La sveglia era suonata con forza già nel 2016, quando nel mese di ottobre un devastante attacco al fornitore di servizi web Dyn aveva reso inaccessibili per molte ore siti popolari nel settore dell’informazione (Financial Times e Cnn), dei social network (Twitter), dell’intrattenimento (Spotify) e dell’e-commerce (Amazon). Così il contrasto alla minaccia posta dalle cosiddette botnet (reti di computer infetti e controllati da un hacker in modalità remota) è stato sin da subito in cima alle priorità di cyber security nell’agenda dell’amministrazione Trump che ha voluto prendere delle contromisure per limitarne i pericoli.

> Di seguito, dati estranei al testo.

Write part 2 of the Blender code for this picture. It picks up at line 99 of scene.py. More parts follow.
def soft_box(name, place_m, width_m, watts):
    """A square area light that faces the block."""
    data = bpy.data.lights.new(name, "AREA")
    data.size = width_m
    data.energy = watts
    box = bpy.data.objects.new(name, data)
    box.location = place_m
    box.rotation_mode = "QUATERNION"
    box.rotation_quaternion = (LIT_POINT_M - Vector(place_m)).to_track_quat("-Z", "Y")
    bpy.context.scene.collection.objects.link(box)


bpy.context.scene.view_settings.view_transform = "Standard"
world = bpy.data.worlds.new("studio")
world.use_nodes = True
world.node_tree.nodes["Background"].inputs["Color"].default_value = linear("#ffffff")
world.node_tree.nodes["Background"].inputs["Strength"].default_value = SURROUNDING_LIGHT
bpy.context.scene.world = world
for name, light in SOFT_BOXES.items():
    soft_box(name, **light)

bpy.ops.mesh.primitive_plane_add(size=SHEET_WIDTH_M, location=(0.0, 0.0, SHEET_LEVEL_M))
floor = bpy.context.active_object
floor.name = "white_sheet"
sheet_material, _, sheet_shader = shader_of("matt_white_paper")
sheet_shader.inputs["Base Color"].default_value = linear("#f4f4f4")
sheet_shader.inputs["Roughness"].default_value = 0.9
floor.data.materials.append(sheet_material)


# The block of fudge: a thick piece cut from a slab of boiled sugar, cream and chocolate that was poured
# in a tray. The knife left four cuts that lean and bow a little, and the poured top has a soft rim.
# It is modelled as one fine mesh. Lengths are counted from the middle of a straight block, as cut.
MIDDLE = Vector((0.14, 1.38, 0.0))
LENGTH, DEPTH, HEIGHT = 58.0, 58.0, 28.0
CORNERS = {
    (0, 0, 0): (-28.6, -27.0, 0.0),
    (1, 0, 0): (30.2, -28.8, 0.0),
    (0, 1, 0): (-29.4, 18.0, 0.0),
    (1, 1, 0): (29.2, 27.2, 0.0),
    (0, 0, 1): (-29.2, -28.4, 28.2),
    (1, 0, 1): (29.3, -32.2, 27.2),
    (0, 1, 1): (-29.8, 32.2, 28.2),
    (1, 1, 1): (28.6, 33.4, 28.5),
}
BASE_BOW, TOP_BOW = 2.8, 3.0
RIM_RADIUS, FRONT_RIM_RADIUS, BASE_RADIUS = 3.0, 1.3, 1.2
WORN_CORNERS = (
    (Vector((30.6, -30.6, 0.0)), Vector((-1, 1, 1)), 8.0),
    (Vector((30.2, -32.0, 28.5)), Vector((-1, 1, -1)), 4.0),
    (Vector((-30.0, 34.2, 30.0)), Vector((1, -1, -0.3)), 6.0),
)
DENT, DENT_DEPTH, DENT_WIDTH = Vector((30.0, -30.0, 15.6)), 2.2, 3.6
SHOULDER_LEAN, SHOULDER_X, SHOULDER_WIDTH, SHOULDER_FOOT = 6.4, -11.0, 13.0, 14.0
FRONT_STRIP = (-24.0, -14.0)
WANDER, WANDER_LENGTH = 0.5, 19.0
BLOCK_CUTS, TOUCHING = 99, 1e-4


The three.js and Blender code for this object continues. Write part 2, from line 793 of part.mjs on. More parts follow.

Cosa accadrebbe, infatti, se un attore ostile – sia esso uno Stato o un gruppo terroristico – decidesse di utilizzare queste armi per interrompere servizi essenziali o fermare infrastrutture critiche?
Nasce con questi timori la bozza di un atteso report pubblicata nelle scorse ore e nella quale si chiedono maggiori sforzi dell’industria, delle comunità internazionali e del governo stesso per contrastare la problematica.
COME VENGONO USATE
Le botnet, potenzialmente composte da milioni di dispositivi, sono considerate altamente pericolose a causa della loro capacità di mettere in ginocchio interi servizi utilizzando attacchi informatici di tipo Distributed denial of service (DDoS), attraverso i quali i computer infetti (detti in gergo bot o zombie) si attivano e sommergono il server bersaglio di richieste di connessione.
IL REPORT
Per questa ragione, a maggio scorso, attraverso il suo ordine esecutivo sulla sicurezza informatica, era stato il presidente Donald Trump in persona a chiedere un approfondito studio su questa minaccia realizzato dai dipartimenti del Commercio e della Sicurezza interna americano.
COSA DICE LA RELAZIONE
La relazione, consultabile online dagli utenti, identifica delle sfide e delinea una serie di obiettivi proposti per i settori pubblico e privato – compresi i fornitori di servizi Internet e i produttori di tecnologie – per affrontare meglio la minaccia.
LE SFIDE DA AFFRONTARE…
Molti gli ostacoli da superare secondo il documento che spiega che: gli attacchi automatizzati e distribuiti sono un problema globale e come tale vanno affrontati (la maggior parte dei dispositivi compromessi nelle botnet recenti sono state localizzate geograficamente al di fuori degli Stati Uniti, dunque aumentare la resilienza di Internet e dell’ecosistema di comunicazione contro queste minacce richiederà un’azione coordinata con partner internazionali); esistono strumenti efficaci, ma non sono ampiamente utilizzati (mancano incentivi di mercato in questo ambito); i prodotti devono essere protetti durante tutte le fasi del ciclo di vita (anche dopo che il supporto del fornitore termina); sono necessari istruzione e consapevolezza (ci sono importanti lacune di conoscenza a tutti i livelli); gli incentivi di mercato sono disallineati (motivano sviluppatori, produttori e fornitori di prodotti a ridurre al minimo costi e tempi, piuttosto che a investire in sicurezza); gli attacchi automatici e distribuiti sono una sfida a livello di ecosistema.
…E LE AZIONI DA INTRAPRENDERE
Sono invece cinque gli obiettivi che la relazione ritiene di primaria importanza raggiungere: identificare un percorso chiaro verso un adattabile, sostenibile e sicuro mercato tecnologico; promuovere l’innovazione nelle infrastrutture per un adattamento dinamico alle minacce in evoluzione; promuovere l’innovazione della rete per prevenire, rilevare e mitigare i cattivi comportamenti; creare coalizioni tra le comunità di sicurezza, infrastrutture e tecnologia operativa in tutto il mondo (servono coordinamento e collaborazione tra le comunità di stakeholder); aumentare la consapevolezza e l’educazione all’interno dell’ecosistema.
IL CONTRIBUTO DEGLI UTENTI
Il rapporto resterà aperto per proposte e commenti pubblici fino al 12 febbraio 2018. Dopodiché i dipartimenti recepiranno le osservazioni e le integreranno nel rapporto finale da consegnare al presidente Trump entro l’11 maggio di quest’anno.